But I have never seen this fan base as apathetic as it is now, because that’s the fan base the Reds have cultivated by being mostly awful for an entire generation. If the Reds don’t put a winner on the field—and soon—there may not be quite as many fans left and, before you know it, we’ll be describing downtown celebrations in blue and orange terms (or orange and black, but let’s not get ahead of ourselves).

For half a decade, the Reds have been attempting to rebuild the team on the field. Rebuilding the fractured relationship with their fan base may be a much taller order.

As I sat in my living room this week watching the Reds embarrass themselves (and their fans) in a 16-2 loss to the St. Louis Cardinals that dropped Cincinnati six games below .500 with only 24 games left to play, I shook my head sadly. A once-promising season was slipping away again, and I couldn’t help but ponder what it’s doing to the psyche of this fan base.

After all, I know what I’m feeling, and I’m usually the most positive guy in the room when it comes to this club. Yet it’s been two years since I wrote the words above, and what’s happened in the interim? Continued inept play on the field, baffling management from the dugout, and a lot more losing.

The more things change, as they say, the more they stay the same. So who’s to blame for this fiasco?

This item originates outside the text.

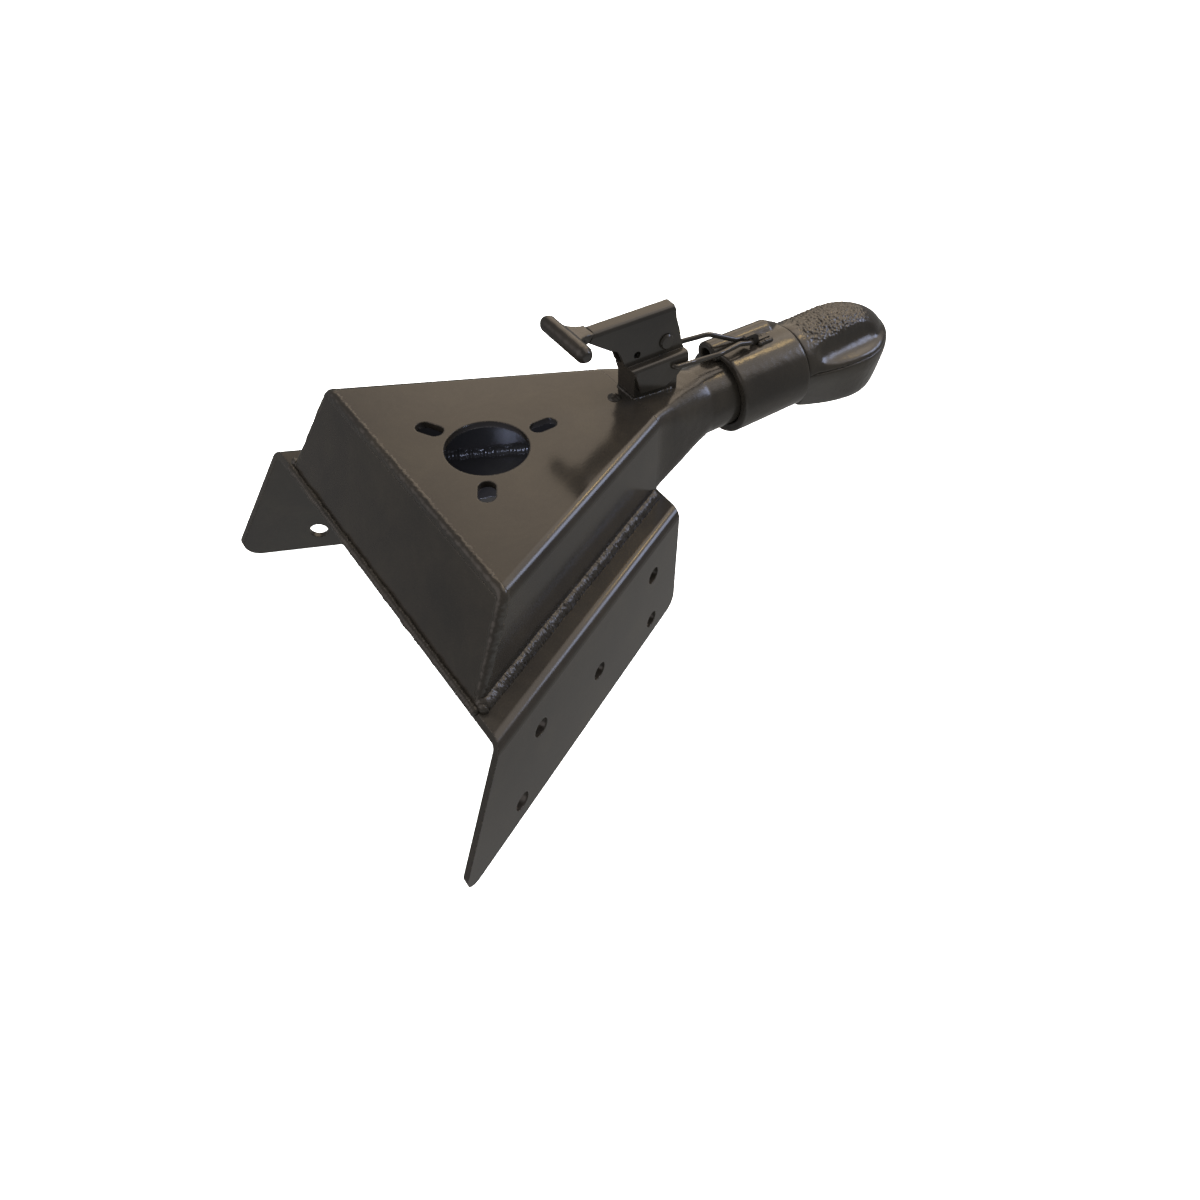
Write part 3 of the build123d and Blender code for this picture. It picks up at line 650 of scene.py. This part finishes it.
def makeRoom():
    world = bpy.data.worlds.new("studioWorld")
    bpy.context.scene.world = world
    world.use_nodes = True
    tree = world.node_tree
    way = addNode(tree, "ShaderNodeTexCoord").outputs["Generated"]
    room = None
    for name, glow in roomGlow.items():
        aim = addNode(tree, "ShaderNodeVectorMath", {"operation": "DOT_PRODUCT"}, {"0": way})
        aim.inputs[1].default_value = Vector(glow["toward"]).normalized()
        soft = addNode(tree, "ShaderNodeMapRange",
                       {"interpolation_type": "SMOOTHSTEP", "To Min": 0.0, "To Max": glow["level"],
                        "From Min": math.cos(math.radians(glow["edge"])),
                        "From Max": math.cos(math.radians(glow["core"]))},
                       {"Value": aim.outputs["Value"]})
        soft.name = name
        patch = addNode(tree, "ShaderNodeBackground", {"Color": toLinear(glow["color"])},
                        {"Strength": soft.outputs["Result"]})
        if room:
            patch = addNode(tree, "ShaderNodeAddShader", links={"0": room.outputs[0], "1": patch.outputs[0]})
        room = patch
    back = addNode(tree, "ShaderNodeBackground", {"Color": toLinear(studio["backColor"])})
    seen = addNode(tree, "ShaderNodeLightPath").outputs["Is Camera Ray"]
    both = addNode(tree, "ShaderNodeMixShader", links={"0": seen, "1": room.outputs[0], "2": back.outputs[0]})
    tree.links.new(both.outputs[0], tree.nodes["World Output"].inputs["Surface"])


def addLamp(name, lamp):
    holder = addLight(name, lamp["size"], lamp["power"])
    holder.data.shape = "DISK"
    holder.data.color = toLinear(lamp["color"])[:3]
    toward = Vector(lamp["toward"]).normalized()
    place = Vector(lamp["aim"]) + toward * lamp["distance"]
    holder.matrix_world = Matrix.Translation(place) @ (-toward).to_track_quat("-Z", "Y").to_matrix().to_4x4()


viewpoint = {  # the photograph's camera, fitted to its plate edges, bends and holes
    "place": (-0.2653, -0.5540, 0.5034),
    "right": (0.760371, -0.642416, 0.09559),
    "up": (0.418301, 0.59697, 0.684581),
    "back": (-0.49685, -0.48055, 0.722642),
    "focalPixels": 917.0,
    "centerPixel": (730.5, 564.4),
    "framePixels": 1200,
    "sensorMm": 36,
    "clipStart": 0.01,
}


def makeCamera():
    data = bpy.data.cameras.new("photoCamera")
    cam = bpy.data.objects.new("photoCamera", data)
    bpy.context.scene.collection.objects.link(cam)
    size = viewpoint["framePixels"]
    data.sensor_width = viewpoint["sensorMm"]
    data.lens = viewpoint["focalPixels"] / size * viewpoint["sensorMm"]
    data.shift_x = -(viewpoint["centerPixel"][0] - size / 2) / size
    data.shift_y = (viewpoint["centerPixel"][1] - size / 2) / size
    data.clip_start = viewpoint["clipStart"]
    turn = Matrix((viewpoint["right"], viewpoint["up"], viewpoint["back"])).transposed()
    cam.matrix_world = Matrix.Translation(viewpoint["place"]) @ turn.to_4x4()
    bpy.context.scene.camera = cam


lightPaper(makeFloor())
makeRoom()
for lampName, lamp in lamps.items():
    addLamp(lampName, lamp)
makeCamera()
bpy.context.scene.view_settings.view_transform = "Standard"
print("studio and camera ready")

To be fair, the front office has actually made a number of moves in the last couple of years in an attempt to field an improved team. They made splashes on the free agent market and swung trades that, in theory, improved the roster. It hasn’t worked yet, but let’s concede that some effort has been expended toward the goal of putting a winning team on the field. (Insert “I tried, and therefore no one should criticize me” gif here.)

Of course, Cincinnati’s payroll this year—despite the off-season spending—is still below league average. As we continue to wait for Reds ownership to deliver on the promises they made upon taking control of the club, we may want to ponder whether having the 17th-highest payroll in the game constitutes an actual attempt to win a championship.

But I digress. The fact is that this Reds front office, who I do believe are capable, has been far more active than most management teams in the last three decades of this franchise’s history. Last year, they made a number of trades that had most observers expecting at least a .500 club. Instead, Cincinnati began the season 1-8 and was never truly competitive as the Reds limped to an 87-loss season.

This year, you know what the expectations were from observers around the baseball world. (You know, because I told you!) And while there’s still time to turn things around in 2020, especially since we’re going to have an expanded playoff system, the Reds have been nearly impossible to watch for the entire season thanks to bad defense, bad baserunning, bad hitting, and bad relief pitching.

The fact of the matter is that the Reds roster is improved over last year, but those players simply haven’t performed. So they take a lion’s share of the blame. And, at some point, we have to ask questions about manager David Bell, who has presided over two of the most disappointing Reds teams in recent years. Those teams came into each of his seasons at the helm with certain levels of expectation, yet Bell’s teams have never once been competitive.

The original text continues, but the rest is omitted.